No Brasil há quem defenda que o "pai da aviação" não foi Santos Dumont, muito menos os americanos irmãos Wright. O verdadeiro criador teria sido o paraense Júlio César Ribeiro de Souza. Figura pouco citada até mesmo em livros brasileiros, Souza construiu em 1881 um dos primeiros balões dirigíveis do mundo, o Victória. Segundo os jornais e documentos da época, o modelo com 10 metros de comprimento e duas asas foi o primeiro a andar em linha reta. Na experiência, ocorrida em Paris, o aparelho voou a uma velocidade de 8 metros por segundo. Entusiasmado com o sucesso do Victória, o piloto registrou a patente em onze países. Alguns anos depois, sem dinheiro e revoltado com o que considerava ter sido um roubo da invenção, já que na Europa todos passaram a usar um sistema semelhante ao seu, Souza conseguiu dinheiro emprestado do governo do Pará para fazer alguns protestos na França. Seus esforços não deram em nada e ele morreu aos 43 anos em seu Estado, sem dinheiro e sem glória.

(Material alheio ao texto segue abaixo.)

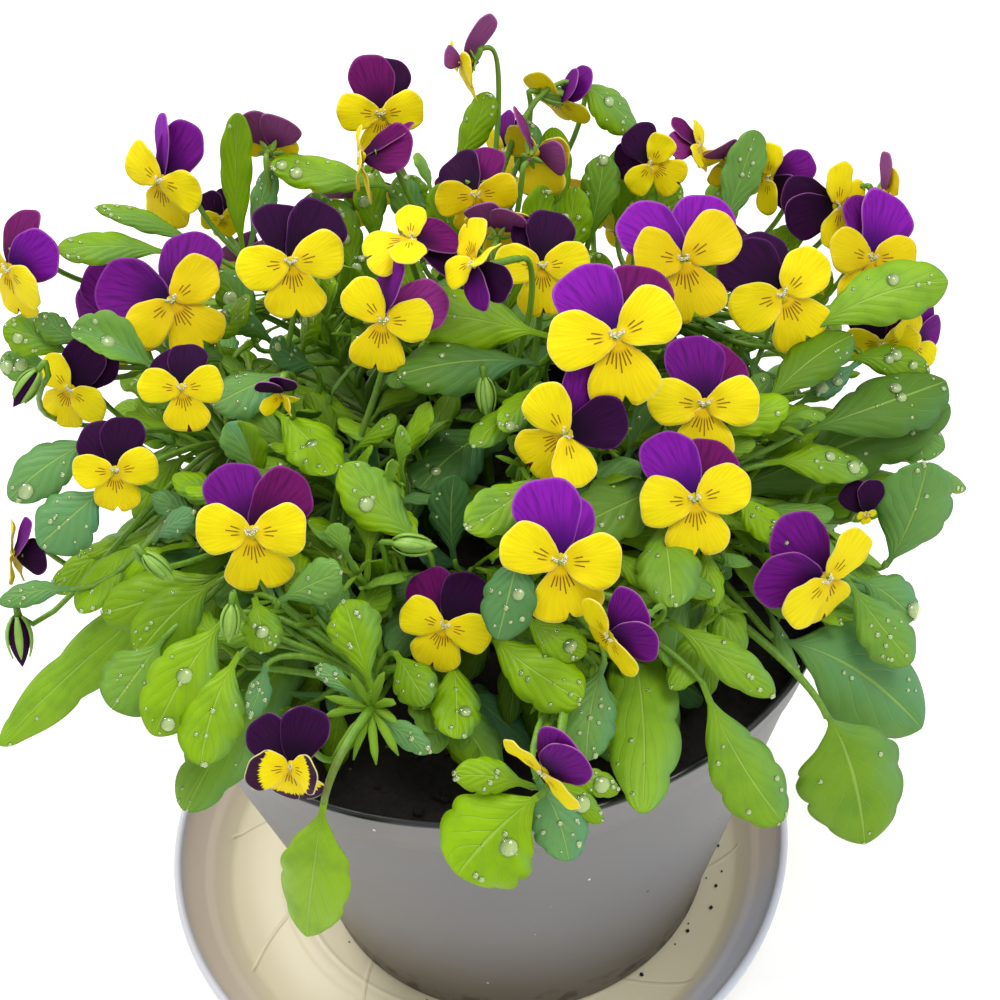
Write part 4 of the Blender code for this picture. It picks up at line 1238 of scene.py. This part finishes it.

# Further leaves that show at the front: tip, foot of the blade, width and tone, which holds painted shade as
# well as the leaf's own tone. Two more numbers may follow: painted sky reflection, and how far the sides
# droop.
PLAIN_SKY_REFLECTION, PLAIN_DROOP = 0, 0.4
FRONT_LEAVES = (
    ((-100, 30, 225), (-74, 38, 216), 9, 0.8),
    ((-91, 41, 230), (-68, 45, 213), 6, 0.75),
    ((-52, 54, 246), (-57, 47, 208), 8, 0.85, 0, 0.2),
    ((-46, 53, 231), (-55, 47, 211), 7, 0.5, 0.5),
    ((-46, 50, 233), (-16, 53, 221), 10, 0.85),
    ((-108, 23, 211), (-100, 23, 202), 7, 0.6, 0.1),
    ((-117, 22, 209), (-103, 22, 199), 10, 0.85),
    ((-120, 20, 200), (-108, 20, 195), 8, 0.7, 0.3),
    ((-92, -4, 223), (-75, -6, 212), 10, 0.75, 0.4, -0.6),
    ((-62, -11, 203), (-46, 2, 201), 12, 0.6, 0.5, 0.5),
    ((-12, -8, 223), (19, -8, 213), 14, 0.85),
    ((-16, -20, 214), (16, -7, 204), 13, 0.3, 0.1, 0.5),
    ((-11, 56, 223), (-10, 53, 208), 9, 0.7),
    ((12, 59, 243), (0, 56, 222), 8, 0.7),
    ((50, 58, 229), (36, 62, 241), 11, 0.7, 0, 0.5),
    ((77, 36, 238), (68, 28, 215), 9, 0.6, 0.4, 0.2),
    ((121, 8, 207), (84, 1, 199), 14, 0.85, 0.1),
    ((96, 0, 199), (71, -18, 193), 11, 0.35),
    ((120, -4, 185), (80, -18, 184), 16, 0.25, 0.1, 0.5),
    ((117, 0, 185), (97, 4, 188), 8, 0.6),
    ((86, -5, 186), (98, 2, 188), 6, 0.2, 0.8),
    ((121, -8, 166), (101, -4, 173), 13, 0.7, 0.3),
    ((97, -22, 173), (72, -24, 180), 9, 0.8),
    ((132, 0, 144), (114, -5, 160), 5, 0.8),
    ((104, -50, 148), (92, -44, 156), 12, 0.6, 0.5, 0.5),
    ((70, -54, 182), (62, -36, 182), 8, 0.85),
    ((101, -61, 145), (88, -48, 160), 12, 0.7, 0.25),
    ((63, -80, 160), (42, -66, 171), 8, 0.8, 0.1),
    ((62, -100, 140), (48, -77, 161), 14, 0.75, 0.1),
    ((19, -93, 159), (25, -75, 168), 11, 0.6, 0.4),
    ((25, -101, 157), (14, -99, 161), 5, 0.8),
    ((21, -106, 154), (13, -99, 161), 5, 0.8),
    ((-10, -98, 164), (5, -100, 161), 7, 0.8),
    ((13, -113, 151), (8, -100, 161), 11, 0.6, 0.7),
    ((-15, -91, 164), (-26, -84, 168), 5, 0.5, 0.6),
    ((-39, -73, 175), (-31, -81, 172), 4, 0.5, 0.6),
    ((-9, -87, 163), (-9, -64, 163), 10, 0.75),
    ((-15, -78, 165), (-21, -67, 169), 9, 0.65),
    ((19, -87, 172), (0, -60, 167), 12, 0.75),
    ((21, -77, 176), (9, -63, 175), 8, 0.7),
    ((-31, -65, 187), (-27, -78, 173), 11, 0.8, 0, 0.5),
    ((-30, -36, 202), (-14, -45, 184), 12, 0.95, 0, 0.3),
    ((0, -36, 204), (14, -20, 202), 7, 0.6),
    ((7, -35, 207), (16, -18, 205), 7, 0.8),
    ((-3, -56, 197), (14, -40, 197), 10, 0.8, 0, 0.1),
    ((2, -76, 182), (8, -63, 195), 11, 0.25, 0.5),
    ((-14, -24, 182), (5, -6, 184), 15, 0.15, 0.2),
    ((22, -51, 190), (44, -38, 188), 14, 0.5, 0, 0.2),
    ((41, -71, 182), (42, -46, 184), 13, 0.6, 0.1),
    ((-5, -34, 194), (-7, -38, 172), 9.5, 0.1, 0.3),
    ((-113, -22, 189), (-92, -12, 196), 12, 0.5, 0.6),
    ((-106, -32, 182), (-90, -23, 190), 14, 0.5, 0.7),
    ((-110, -25, 160), (-94, -17, 167), 8, 0.85),
    ((-98, -42, 168), (-85, -25, 172), 9, 0.85),
    ((-92, -45, 170), (-60, -44, 179), 13, 0.6),
    ((-82, -59, 169), (-63, -48, 179), 13, 0.6),
    ((-117, -40, 172), (-101, -38, 172), 6, 0.5, 0.5),
    ((-88, -69, 163), (-76, -58, 172), 16, 0.6, 0.2),
    ((-77, -79, 164), (-60, -61, 179), 14, 0.85),
    ((-66, -87, 162), (-57, -68, 174), 13, 0.85),
    ((-31, -62, 193), (-46, -58, 182), 9, 0.6, 0.4),
    ((-50, -69, 177), (-52, -59, 182), 8, 0.65),
    ((-33, -38, 201), (-48, -8, 197), 12, 0.85),
    ((-55, -78, 166), (-51, -71, 173), 5, 0.5, 0.7),
    ((-66, -37, 192), (-79, -28, 177), 6, 0.4, 0.7),
    ((-52, 14, 216), (-66, 20, 200), 8, 0.7),
    ((-60, 18, 210), (-50, 24, 194), 7, 0.5, 0.2),
    ((-75, 12, 207), (-62, 18, 195), 8, 0.6),
    ((-84, 6, 200), (-70, 10, 189), 9, 0.75),
    ((-35, 12, 214), (-42, 18, 196), 8, 0.7),
    ((-48, 6, 208), (-40, 14, 194), 8, 0.35, 0.3),
    ((-58, 0, 202), (-48, 8, 190), 9, 0.5),
    ((-27, 20, 219), (-30, 26, 200), 8, 0.6),
    ((28, 58, 232), (30, 48, 209), 8, 0.7),
    ((40, 50, 227), (34, 42, 204), 9, 0.5, 0.1),
    ((24, 44, 223), (18, 36, 202), 8, 0.8),
    ((48, 60, 224), (44, 54, 202), 9, 0.6),
    ((60, 50, 217), (50, 44, 198), 9, 0.75, 0.1),
    ((-3, 50, 223), (2, 42, 202), 9, 0.7),
    ((-14, 54, 224), (-10, 46, 203), 8, 0.45, 0.2),
    ((-32, 50, 221), (-28, 40, 202), 9, 0.7),
    ((14, 26, 217), (10, 20, 197), 8, 0.6),
    ((72, 38, 208), (62, 34, 190), 9, 0.6),
    ((36, 26, 213), (32, 22, 195), 9, 0.5),
    ((-14, 30, 215), (-10, 24, 197), 8, 0.8),
    ((88, 26, 200), (78, 20, 186), 9, 0.4, 0.2),
    ((98, 34, 196), (88, 30, 183), 9, 0.7),
    ((20, 62, 233), (22, 52, 212), 8, 0.4, 0.2),
    ((32, 44, 222), (27, 36, 203), 10, 0.75),
    ((8, 40, 219), (4, 34, 200), 9, 0.35),
    ((56, 62, 222), (50, 54, 203), 10, 0.8),
    ((66, 48, 213), (58, 42, 194), 10, 0.3),
    ((76, 58, 212), (66, 52, 193), 10, 0.7, 0.1),
    ((90, 44, 204), (80, 38, 187), 9, 0.8),
    ((-22, 58, 226), (-22, 48, 206), 8, 0.8),
    ((-38, 56, 220), (-36, 46, 202), 9, 0.4, 0.2),
    ((-44, 34, 216), (-42, 28, 198), 9, 0.75),
    ((-62, 34, 212), (-56, 28, 194), 9, 0.5),
    ((-80, 26, 203), (-70, 24, 189), 9, 0.7, 0.2),
    ((-26, 34, 213), (-24, 28, 195), 9, 0.3),
)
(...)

Uma das maiores coincidências científicas cruzou a história dos ingleses Charles Darwin e Alfred Russell Wallace em meados do século passado. Percorrendo caminhos diferentes, os dois desenvolveram ao mesmo tempo trabalhos semelhantes sobre a teoria da evolução das espécies. Em seus estudos, Wallace andou pelo Pacífico Sul e mais tarde pela Amazônia, onde recolhia espécimes raros para vender na Europa. As pesquisas levaram-no a escrever um manuscrito em que abordava a seleção natural como o motor da evolução. Em vez de mandar a obra para ser publicada, enviou-a para apreciação de Darwin, com quem já mantinha correspondência. Depois de lê-la Darwin decidiu pela publicação dos próprios estudos, que vinha protelando havia vinte anos. Sem mágoa, Russell reconheceu que sua maior contribuição à ciência foi ter forçado Darwin a divulgar sua teoria. O mais comum nesses casos, no entanto, é a conflagração de conflitos. Recentemente a disputa entre o médico americano Robert Gallo e seu colega francês Luc Montagnier em torno da primazia na descoberta do vírus da Aids foi parar nos tribunais, com prejuízo para a reputação de ambos.